With the launch of its new channel, Al Jazeera hopes to expand the reach of its network from an Arabic and Middle Eastern audience to a global, English-speaking one. Al Jazeera International is broadcasting from Doha, Qatar with 20 overseas bureaus, including one in Washington, DC just three blocks from the White House. The organization, funded by the Qatar government, is promising impartial and balanced information from the world's hot spots.

Among those hot spots is Iraq, whose government has banned Al Jazeera. Outgoing U.S. Defense Secretary Donald Rumsfeld had accused the network of conspiring with terrorists. "They've called Al Jazeera to come and watch them do it. And al-Arabiya. 'Come and see us. Come and watch us. This is what we're going to do.' The information operations, the psy-op part of what they're doing has always been a part of their behavior pattern."

At the same time, the U.S. State Department says Al Jazeera is considered the most free and unfettered broadcast source in the Arab world. And the White House website continues to provide transcripts of interviews that Secretary of State Condoleezza Rice gave the network in her previous capacity as National Security Advisor.

Cliff Kincaid, an editor with the Washington-based watchdog group Accuracy in Media, says U.S. officials make a big mistake by appearing on Al Jazeera. "This is simply national suicide! This is feeding and accommodating and appeasing the enemy that wants to kill us all. And that's why, in our opinion, the war in Iraq has been so difficult. Not that our soldiers can't win on the battlefield, but that we are losing the war in terms of information, and propaganda, and ideas."

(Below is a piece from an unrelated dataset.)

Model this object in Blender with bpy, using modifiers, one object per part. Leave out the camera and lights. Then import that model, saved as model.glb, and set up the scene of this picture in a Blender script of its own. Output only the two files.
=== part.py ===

Many Americans associate Al Jazeera with appearances by terrorist hostage-takers in Iraq, by Osama Bin Laden and other al Qaida leaders involved in the September 11, 2001 terrorist attacks against the United States. Accuracy in Media points to statements by alleged terrorists who say Al Jazeera inspired them to kill Americans in Iraq. "I began watching the news, and following the invasion of Iraq. I would watch Al Jazeera and other TV channels all the time. I saw clerics on TV, on Al Jazeera, declaring Jihad in Iraq."

America, however, is fighting for democratic rule in Iraq. George Washington University media professor Mark Feldstein says free media are an integral part of any democracy. "The thing to remember about the United States and the genius of our system is that the Framers of our Constitution believed in a marketplace of free ideas. They believed that if all voices were there to compete, truth would ultimately out. And to try to clamp down on an Al Jazeera, to try to not allow it to have its voice, really flies in the face of what the framers of our own Constitution would have wanted."

Feldstein says Al Jazeera should have the right to compete in the commercial marketplace. While no U.S. network currently has plans to distribute its new English programs, Feldstein says the information will find an audience. "The problem is, in the world of the Internet, is that you can get this online anyway. It's very difficult to control information now."

Both sides of the Al Jazeera controversy understand the power of information. One side says it can be used to misinform and incite violence. The other side says information should be shared to prevent misinformation.